Work instructions: Set down the whole listing verbatim.

Materials provided:
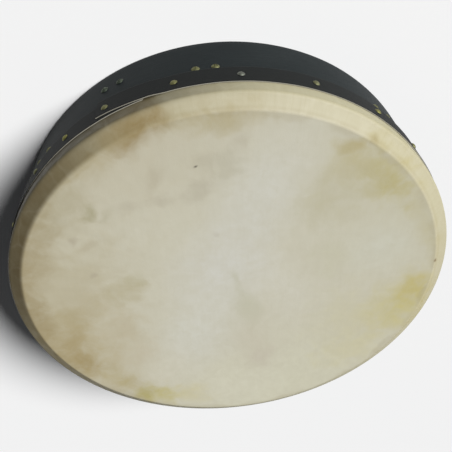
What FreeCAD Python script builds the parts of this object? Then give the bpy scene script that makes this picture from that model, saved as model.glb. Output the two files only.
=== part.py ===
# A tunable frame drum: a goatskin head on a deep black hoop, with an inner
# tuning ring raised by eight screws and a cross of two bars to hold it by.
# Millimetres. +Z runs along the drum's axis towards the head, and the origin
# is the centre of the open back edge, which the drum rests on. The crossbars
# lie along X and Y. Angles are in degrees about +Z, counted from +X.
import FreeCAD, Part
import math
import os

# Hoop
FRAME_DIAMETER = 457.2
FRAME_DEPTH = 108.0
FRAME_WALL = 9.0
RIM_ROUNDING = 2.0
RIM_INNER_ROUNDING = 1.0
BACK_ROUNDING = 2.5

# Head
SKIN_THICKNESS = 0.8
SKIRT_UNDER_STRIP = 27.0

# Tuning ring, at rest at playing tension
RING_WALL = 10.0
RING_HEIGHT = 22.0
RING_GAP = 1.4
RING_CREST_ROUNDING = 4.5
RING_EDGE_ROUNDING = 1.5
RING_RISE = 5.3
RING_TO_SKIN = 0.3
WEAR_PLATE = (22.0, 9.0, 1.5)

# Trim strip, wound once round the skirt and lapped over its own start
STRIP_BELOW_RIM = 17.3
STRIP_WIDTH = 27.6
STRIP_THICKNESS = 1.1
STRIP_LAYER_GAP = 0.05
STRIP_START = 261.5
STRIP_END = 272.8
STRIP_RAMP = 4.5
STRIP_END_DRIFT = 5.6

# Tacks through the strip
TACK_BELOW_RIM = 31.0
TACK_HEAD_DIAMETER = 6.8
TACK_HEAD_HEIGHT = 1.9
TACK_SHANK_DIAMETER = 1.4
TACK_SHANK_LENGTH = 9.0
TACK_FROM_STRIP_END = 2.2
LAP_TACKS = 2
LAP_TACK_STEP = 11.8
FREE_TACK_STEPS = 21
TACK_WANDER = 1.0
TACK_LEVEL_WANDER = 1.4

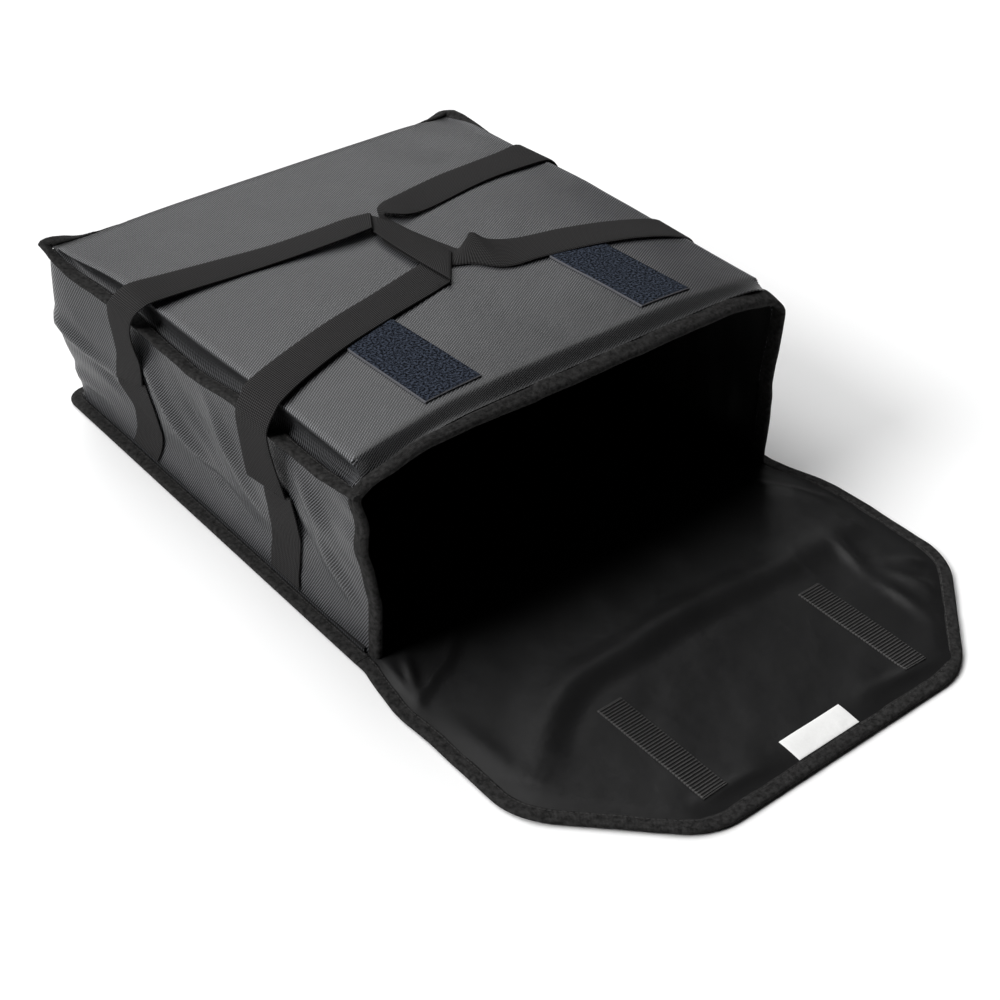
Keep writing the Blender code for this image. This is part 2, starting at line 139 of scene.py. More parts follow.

Written response:
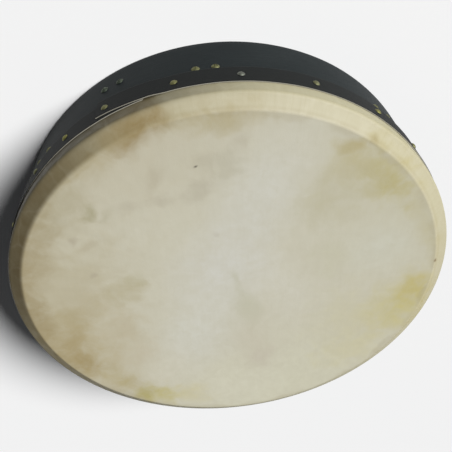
What FreeCAD Python script builds the parts of this object? Then give the bpy scene script that makes this picture from that model, saved as model.glb. Output the two files only.
=== part.py ===
# A tunable frame drum: a goatskin head on a deep black hoop, with an inner
# tuning ring raised by eight screws and a cross of two bars to hold it by.
# Millimetres. +Z runs along the drum's axis towards the head, and the origin
# is the centre of the open back edge, which the drum rests on. The crossbars
# lie along X and Y. Angles are in degrees about +Z, counted from +X.
import FreeCAD, Part
import math
import os

# Hoop
FRAME_DIAMETER = 457.2
FRAME_DEPTH = 108.0
FRAME_WALL = 9.0
RIM_ROUNDING = 2.0
RIM_INNER_ROUNDING = 1.0
BACK_ROUNDING = 2.5

# Head
SKIN_THICKNESS = 0.8
SKIRT_UNDER_STRIP = 27.0

# Tuning ring, at rest at playing tension
RING_WALL = 10.0
RING_HEIGHT = 22.0
RING_GAP = 1.4
RING_CREST_ROUNDING = 4.5
RING_EDGE_ROUNDING = 1.5
RING_RISE = 5.3
RING_TO_SKIN = 0.3
WEAR_PLATE = (22.0, 9.0, 1.5)

# Trim strip, wound once round the skirt and lapped over its own start
STRIP_BELOW_RIM = 17.3
STRIP_WIDTH = 27.6
STRIP_THICKNESS = 1.1
STRIP_LAYER_GAP = 0.05
STRIP_START = 261.5
STRIP_END = 272.8
STRIP_RAMP = 4.5
STRIP_END_DRIFT = 5.6

# Tacks through the strip
TACK_BELOW_RIM = 31.0
TACK_HEAD_DIAMETER = 6.8
TACK_HEAD_HEIGHT = 1.9
TACK_SHANK_DIAMETER = 1.4
TACK_SHANK_LENGTH = 9.0
TACK_FROM_STRIP_END = 2.2
LAP_TACKS = 2
LAP_TACK_STEP = 11.8
FREE_TACK_STEPS = 21
TACK_WANDER = 1.0
TACK_LEVEL_WANDER = 1.4

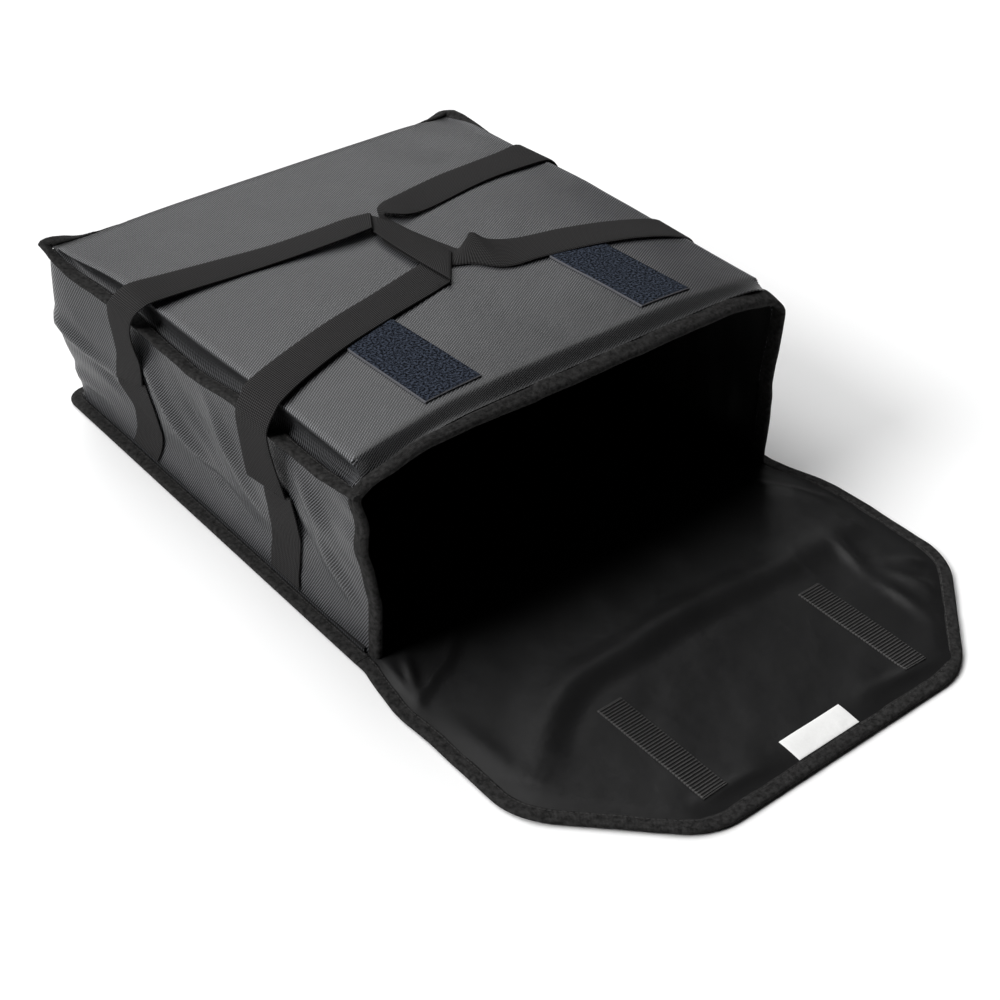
Keep writing the Blender code for this image. This is part 2, starting at line 139 of scene.py. More parts follow.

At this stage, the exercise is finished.